▶ **Collected data**:

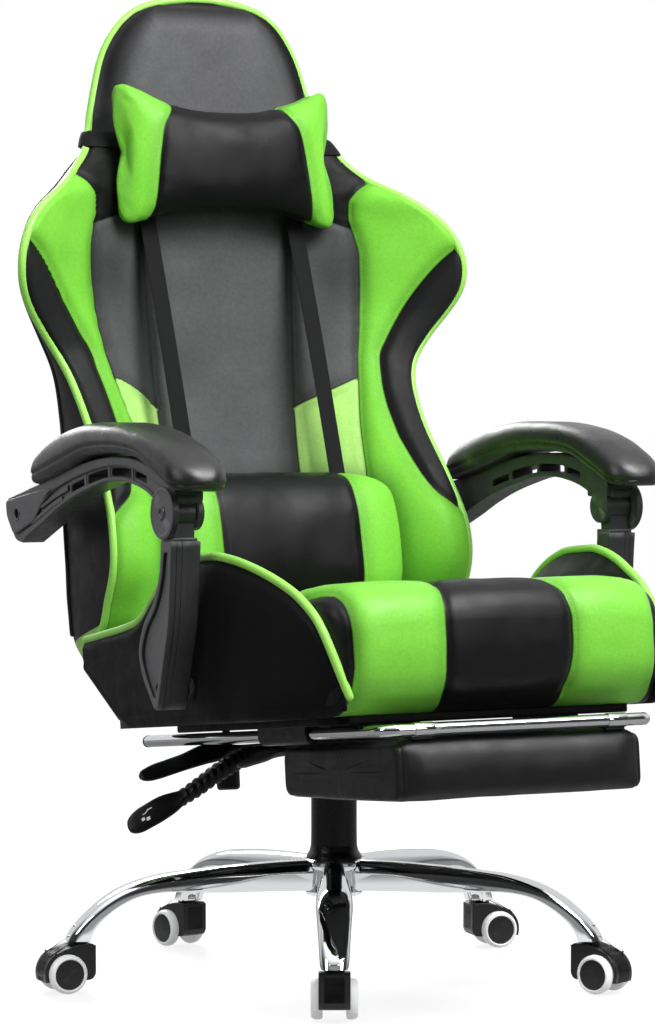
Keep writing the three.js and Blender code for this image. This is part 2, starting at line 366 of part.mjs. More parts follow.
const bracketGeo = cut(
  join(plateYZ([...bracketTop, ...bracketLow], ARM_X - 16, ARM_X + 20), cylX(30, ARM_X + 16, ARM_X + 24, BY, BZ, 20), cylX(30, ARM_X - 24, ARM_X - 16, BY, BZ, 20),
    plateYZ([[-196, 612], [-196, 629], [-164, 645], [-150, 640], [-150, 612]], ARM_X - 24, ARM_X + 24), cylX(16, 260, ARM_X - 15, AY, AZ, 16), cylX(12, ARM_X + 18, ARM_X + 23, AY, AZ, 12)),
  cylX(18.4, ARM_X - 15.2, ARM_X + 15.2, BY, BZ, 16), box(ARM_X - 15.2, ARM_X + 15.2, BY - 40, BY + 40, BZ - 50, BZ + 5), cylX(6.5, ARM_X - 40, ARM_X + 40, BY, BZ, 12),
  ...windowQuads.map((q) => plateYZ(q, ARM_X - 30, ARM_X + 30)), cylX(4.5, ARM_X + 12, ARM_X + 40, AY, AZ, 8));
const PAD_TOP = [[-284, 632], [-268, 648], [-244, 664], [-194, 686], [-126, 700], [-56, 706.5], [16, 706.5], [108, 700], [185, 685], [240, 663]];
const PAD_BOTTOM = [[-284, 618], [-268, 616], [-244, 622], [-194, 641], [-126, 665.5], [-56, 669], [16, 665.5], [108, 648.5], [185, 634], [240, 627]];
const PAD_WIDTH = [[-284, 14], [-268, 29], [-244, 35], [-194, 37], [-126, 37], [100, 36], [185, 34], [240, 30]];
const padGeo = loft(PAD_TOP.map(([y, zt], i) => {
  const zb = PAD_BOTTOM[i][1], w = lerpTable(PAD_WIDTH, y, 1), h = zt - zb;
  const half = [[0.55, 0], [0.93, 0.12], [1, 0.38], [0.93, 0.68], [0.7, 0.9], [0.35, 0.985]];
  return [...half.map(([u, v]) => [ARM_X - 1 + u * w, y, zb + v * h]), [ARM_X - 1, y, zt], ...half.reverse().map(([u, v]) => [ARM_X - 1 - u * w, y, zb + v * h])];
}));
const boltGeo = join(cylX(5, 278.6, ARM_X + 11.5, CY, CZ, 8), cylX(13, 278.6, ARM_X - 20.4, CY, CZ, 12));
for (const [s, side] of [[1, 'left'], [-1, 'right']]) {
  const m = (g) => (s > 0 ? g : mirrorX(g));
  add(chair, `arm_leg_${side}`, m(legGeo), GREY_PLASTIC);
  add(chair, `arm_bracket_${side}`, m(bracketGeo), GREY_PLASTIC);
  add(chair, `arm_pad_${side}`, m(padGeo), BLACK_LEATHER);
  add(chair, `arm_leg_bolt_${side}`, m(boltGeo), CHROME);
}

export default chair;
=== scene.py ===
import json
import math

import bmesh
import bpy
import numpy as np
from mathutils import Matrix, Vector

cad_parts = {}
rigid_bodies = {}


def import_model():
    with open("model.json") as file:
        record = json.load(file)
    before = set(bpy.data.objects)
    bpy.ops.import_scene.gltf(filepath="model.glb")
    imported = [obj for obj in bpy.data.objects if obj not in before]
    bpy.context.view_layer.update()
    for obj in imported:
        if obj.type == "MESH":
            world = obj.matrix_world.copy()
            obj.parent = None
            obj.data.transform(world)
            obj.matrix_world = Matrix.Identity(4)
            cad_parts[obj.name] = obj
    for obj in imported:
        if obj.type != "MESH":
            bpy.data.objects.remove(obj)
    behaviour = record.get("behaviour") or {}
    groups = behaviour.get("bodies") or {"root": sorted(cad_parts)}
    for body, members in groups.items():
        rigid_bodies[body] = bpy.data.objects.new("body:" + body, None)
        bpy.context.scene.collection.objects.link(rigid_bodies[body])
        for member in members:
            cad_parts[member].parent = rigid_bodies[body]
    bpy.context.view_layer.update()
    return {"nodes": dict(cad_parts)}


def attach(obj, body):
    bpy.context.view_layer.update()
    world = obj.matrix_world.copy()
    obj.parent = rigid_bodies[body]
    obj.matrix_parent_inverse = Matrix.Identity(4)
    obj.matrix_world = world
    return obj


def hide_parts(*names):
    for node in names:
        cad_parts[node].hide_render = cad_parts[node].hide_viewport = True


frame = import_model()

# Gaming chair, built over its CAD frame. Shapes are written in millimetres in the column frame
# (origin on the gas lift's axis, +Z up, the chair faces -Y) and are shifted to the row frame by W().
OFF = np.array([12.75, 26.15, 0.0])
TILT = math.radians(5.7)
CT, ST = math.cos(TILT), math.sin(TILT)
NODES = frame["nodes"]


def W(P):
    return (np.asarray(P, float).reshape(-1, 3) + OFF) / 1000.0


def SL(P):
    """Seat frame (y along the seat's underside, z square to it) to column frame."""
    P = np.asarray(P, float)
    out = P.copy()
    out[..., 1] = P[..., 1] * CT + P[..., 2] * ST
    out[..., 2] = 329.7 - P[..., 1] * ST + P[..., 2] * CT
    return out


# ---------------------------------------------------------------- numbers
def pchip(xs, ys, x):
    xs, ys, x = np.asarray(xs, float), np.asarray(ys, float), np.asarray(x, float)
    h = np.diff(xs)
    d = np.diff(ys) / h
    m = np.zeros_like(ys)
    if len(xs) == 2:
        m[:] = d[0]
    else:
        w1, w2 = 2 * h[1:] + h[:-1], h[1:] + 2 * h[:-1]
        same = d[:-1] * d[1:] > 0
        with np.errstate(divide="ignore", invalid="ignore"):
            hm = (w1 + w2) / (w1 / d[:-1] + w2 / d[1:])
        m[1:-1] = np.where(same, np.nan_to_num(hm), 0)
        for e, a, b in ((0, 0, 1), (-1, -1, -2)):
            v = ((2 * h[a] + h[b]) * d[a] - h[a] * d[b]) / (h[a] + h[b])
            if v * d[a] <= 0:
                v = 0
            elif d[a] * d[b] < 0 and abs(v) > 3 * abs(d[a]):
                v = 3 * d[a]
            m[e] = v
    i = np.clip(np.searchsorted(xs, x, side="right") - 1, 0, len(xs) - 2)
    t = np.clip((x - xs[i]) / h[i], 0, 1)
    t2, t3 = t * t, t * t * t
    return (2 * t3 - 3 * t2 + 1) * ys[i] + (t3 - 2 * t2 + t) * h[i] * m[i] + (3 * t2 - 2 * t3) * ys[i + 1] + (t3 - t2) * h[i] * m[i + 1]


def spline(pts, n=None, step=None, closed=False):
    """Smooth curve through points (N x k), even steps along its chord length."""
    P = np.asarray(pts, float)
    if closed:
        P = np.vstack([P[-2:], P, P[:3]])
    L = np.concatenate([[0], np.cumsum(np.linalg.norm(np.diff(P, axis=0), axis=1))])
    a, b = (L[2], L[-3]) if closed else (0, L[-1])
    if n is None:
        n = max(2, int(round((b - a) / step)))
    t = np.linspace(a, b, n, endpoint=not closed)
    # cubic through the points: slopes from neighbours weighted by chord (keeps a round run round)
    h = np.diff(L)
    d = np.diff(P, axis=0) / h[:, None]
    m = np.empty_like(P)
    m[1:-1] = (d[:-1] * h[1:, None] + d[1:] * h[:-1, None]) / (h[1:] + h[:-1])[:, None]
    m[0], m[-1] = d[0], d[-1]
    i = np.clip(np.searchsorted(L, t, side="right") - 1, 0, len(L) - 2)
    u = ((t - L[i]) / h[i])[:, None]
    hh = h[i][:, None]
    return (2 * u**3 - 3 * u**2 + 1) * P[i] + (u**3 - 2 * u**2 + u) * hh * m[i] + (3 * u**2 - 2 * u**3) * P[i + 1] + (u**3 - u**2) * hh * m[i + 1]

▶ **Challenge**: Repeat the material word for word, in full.

▶ **Task answer**:
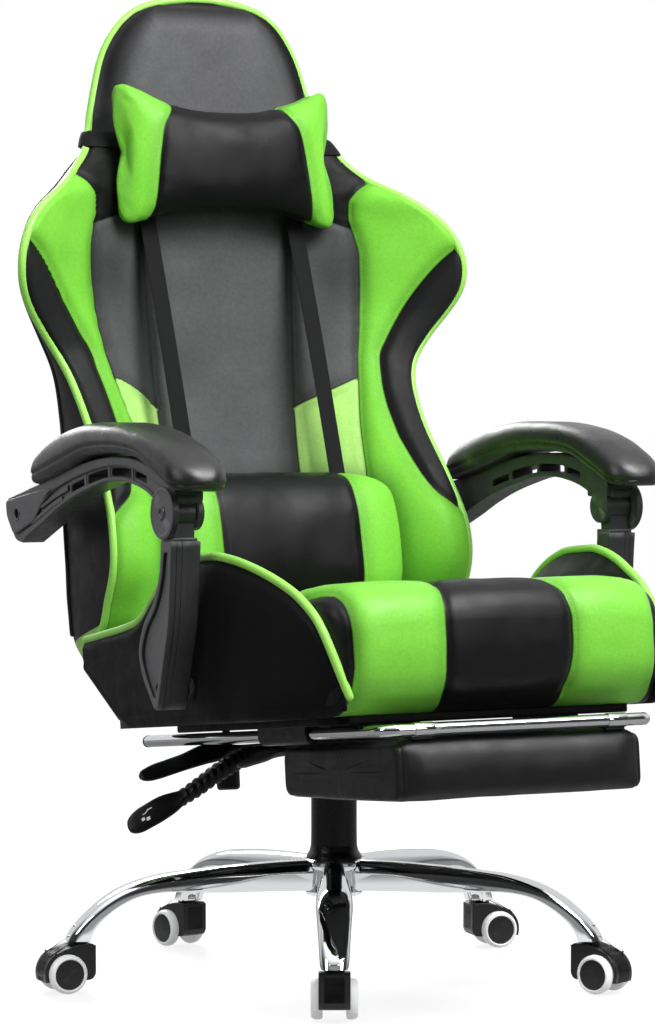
Keep writing the three.js and Blender code for this image. This is part 2, starting at line 366 of part.mjs. More parts follow.
const bracketGeo = cut(
  join(plateYZ([...bracketTop, ...bracketLow], ARM_X - 16, ARM_X + 20), cylX(30, ARM_X + 16, ARM_X + 24, BY, BZ, 20), cylX(30, ARM_X - 24, ARM_X - 16, BY, BZ, 20),
    plateYZ([[-196, 612], [-196, 629], [-164, 645], [-150, 640], [-150, 612]], ARM_X - 24, ARM_X + 24), cylX(16, 260, ARM_X - 15, AY, AZ, 16), cylX(12, ARM_X + 18, ARM_X + 23, AY, AZ, 12)),
  cylX(18.4, ARM_X - 15.2, ARM_X + 15.2, BY, BZ, 16), box(ARM_X - 15.2, ARM_X + 15.2, BY - 40, BY + 40, BZ - 50, BZ + 5), cylX(6.5, ARM_X - 40, ARM_X + 40, BY, BZ, 12),
  ...windowQuads.map((q) => plateYZ(q, ARM_X - 30, ARM_X + 30)), cylX(4.5, ARM_X + 12, ARM_X + 40, AY, AZ, 8));
const PAD_TOP = [[-284, 632], [-268, 648], [-244, 664], [-194, 686], [-126, 700], [-56, 706.5], [16, 706.5], [108, 700], [185, 685], [240, 663]];
const PAD_BOTTOM = [[-284, 618], [-268, 616], [-244, 622], [-194, 641], [-126, 665.5], [-56, 669], [16, 665.5], [108, 648.5], [185, 634], [240, 627]];
const PAD_WIDTH = [[-284, 14], [-268, 29], [-244, 35], [-194, 37], [-126, 37], [100, 36], [185, 34], [240, 30]];
const padGeo = loft(PAD_TOP.map(([y, zt], i) => {
  const zb = PAD_BOTTOM[i][1], w = lerpTable(PAD_WIDTH, y, 1), h = zt - zb;
  const half = [[0.55, 0], [0.93, 0.12], [1, 0.38], [0.93, 0.68], [0.7, 0.9], [0.35, 0.985]];
  return [...half.map(([u, v]) => [ARM_X - 1 + u * w, y, zb + v * h]), [ARM_X - 1, y, zt], ...half.reverse().map(([u, v]) => [ARM_X - 1 - u * w, y, zb + v * h])];
}));
const boltGeo = join(cylX(5, 278.6, ARM_X + 11.5, CY, CZ, 8), cylX(13, 278.6, ARM_X - 20.4, CY, CZ, 12));
for (const [s, side] of [[1, 'left'], [-1, 'right']]) {
  const m = (g) => (s > 0 ? g : mirrorX(g));
  add(chair, `arm_leg_${side}`, m(legGeo), GREY_PLASTIC);
  add(chair, `arm_bracket_${side}`, m(bracketGeo), GREY_PLASTIC);
  add(chair, `arm_pad_${side}`, m(padGeo), BLACK_LEATHER);
  add(chair, `arm_leg_bolt_${side}`, m(boltGeo), CHROME);
}

export default chair;
=== scene.py ===
import json
import math

import bmesh
import bpy
import numpy as np
from mathutils import Matrix, Vector

cad_parts = {}
rigid_bodies = {}


def import_model():
    with open("model.json") as file:
        record = json.load(file)
    before = set(bpy.data.objects)
    bpy.ops.import_scene.gltf(filepath="model.glb")
    imported = [obj for obj in bpy.data.objects if obj not in before]
    bpy.context.view_layer.update()
    for obj in imported:
        if obj.type == "MESH":
            world = obj.matrix_world.copy()
            obj.parent = None
            obj.data.transform(world)
            obj.matrix_world = Matrix.Identity(4)
            cad_parts[obj.name] = obj
    for obj in imported:
        if obj.type != "MESH":
            bpy.data.objects.remove(obj)
    behaviour = record.get("behaviour") or {}
    groups = behaviour.get("bodies") or {"root": sorted(cad_parts)}
    for body, members in groups.items():
        rigid_bodies[body] = bpy.data.objects.new("body:" + body, None)
        bpy.context.scene.collection.objects.link(rigid_bodies[body])
        for member in members:
            cad_parts[member].parent = rigid_bodies[body]
    bpy.context.view_layer.update()
    return {"nodes": dict(cad_parts)}


def attach(obj, body):
    bpy.context.view_layer.update()
    world = obj.matrix_world.copy()
    obj.parent = rigid_bodies[body]
    obj.matrix_parent_inverse = Matrix.Identity(4)
    obj.matrix_world = world
    return obj


def hide_parts(*names):
    for node in names:
        cad_parts[node].hide_render = cad_parts[node].hide_viewport = True


frame = import_model()

# Gaming chair, built over its CAD frame. Shapes are written in millimetres in the column frame
# (origin on the gas lift's axis, +Z up, the chair faces -Y) and are shifted to the row frame by W().
OFF = np.array([12.75, 26.15, 0.0])
TILT = math.radians(5.7)
CT, ST = math.cos(TILT), math.sin(TILT)
NODES = frame["nodes"]


def W(P):
    return (np.asarray(P, float).reshape(-1, 3) + OFF) / 1000.0


def SL(P):
    """Seat frame (y along the seat's underside, z square to it) to column frame."""
    P = np.asarray(P, float)
    out = P.copy()
    out[..., 1] = P[..., 1] * CT + P[..., 2] * ST
    out[..., 2] = 329.7 - P[..., 1] * ST + P[..., 2] * CT
    return out


# ---------------------------------------------------------------- numbers
def pchip(xs, ys, x):
    xs, ys, x = np.asarray(xs, float), np.asarray(ys, float), np.asarray(x, float)
    h = np.diff(xs)
    d = np.diff(ys) / h
    m = np.zeros_like(ys)
    if len(xs) == 2:
        m[:] = d[0]
    else:
        w1, w2 = 2 * h[1:] + h[:-1], h[1:] + 2 * h[:-1]
        same = d[:-1] * d[1:] > 0
        with np.errstate(divide="ignore", invalid="ignore"):
            hm = (w1 + w2) / (w1 / d[:-1] + w2 / d[1:])
        m[1:-1] = np.where(same, np.nan_to_num(hm), 0)
        for e, a, b in ((0, 0, 1), (-1, -1, -2)):
            v = ((2 * h[a] + h[b]) * d[a] - h[a] * d[b]) / (h[a] + h[b])
            if v * d[a] <= 0:
                v = 0
            elif d[a] * d[b] < 0 and abs(v) > 3 * abs(d[a]):
                v = 3 * d[a]
            m[e] = v
    i = np.clip(np.searchsorted(xs, x, side="right") - 1, 0, len(xs) - 2)
    t = np.clip((x - xs[i]) / h[i], 0, 1)
    t2, t3 = t * t, t * t * t
    return (2 * t3 - 3 * t2 + 1) * ys[i] + (t3 - 2 * t2 + t) * h[i] * m[i] + (3 * t2 - 2 * t3) * ys[i + 1] + (t3 - t2) * h[i] * m[i + 1]


def spline(pts, n=None, step=None, closed=False):
    """Smooth curve through points (N x k), even steps along its chord length."""
    P = np.asarray(pts, float)
    if closed:
        P = np.vstack([P[-2:], P, P[:3]])
    L = np.concatenate([[0], np.cumsum(np.linalg.norm(np.diff(P, axis=0), axis=1))])
    a, b = (L[2], L[-3]) if closed else (0, L[-1])
    if n is None:
        n = max(2, int(round((b - a) / step)))
    t = np.linspace(a, b, n, endpoint=not closed)
    # cubic through the points: slopes from neighbours weighted by chord (keeps a round run round)
    h = np.diff(L)
    d = np.diff(P, axis=0) / h[:, None]
    m = np.empty_like(P)
    m[1:-1] = (d[:-1] * h[1:, None] + d[1:] * h[:-1, None]) / (h[1:] + h[:-1])[:, None]
    m[0], m[-1] = d[0], d[-1]
    i = np.clip(np.searchsorted(L, t, side="right") - 1, 0, len(L) - 2)
    u = ((t - L[i]) / h[i])[:, None]
    hh = h[i][:, None]
    return (2 * u**3 - 3 * u**2 + 1) * P[i] + (u**3 - 2 * u**2 + u) * hh * m[i] + (3 * u**2 - 2 * u**3) * P[i + 1] + (u**3 - u**2) * hh * m[i + 1]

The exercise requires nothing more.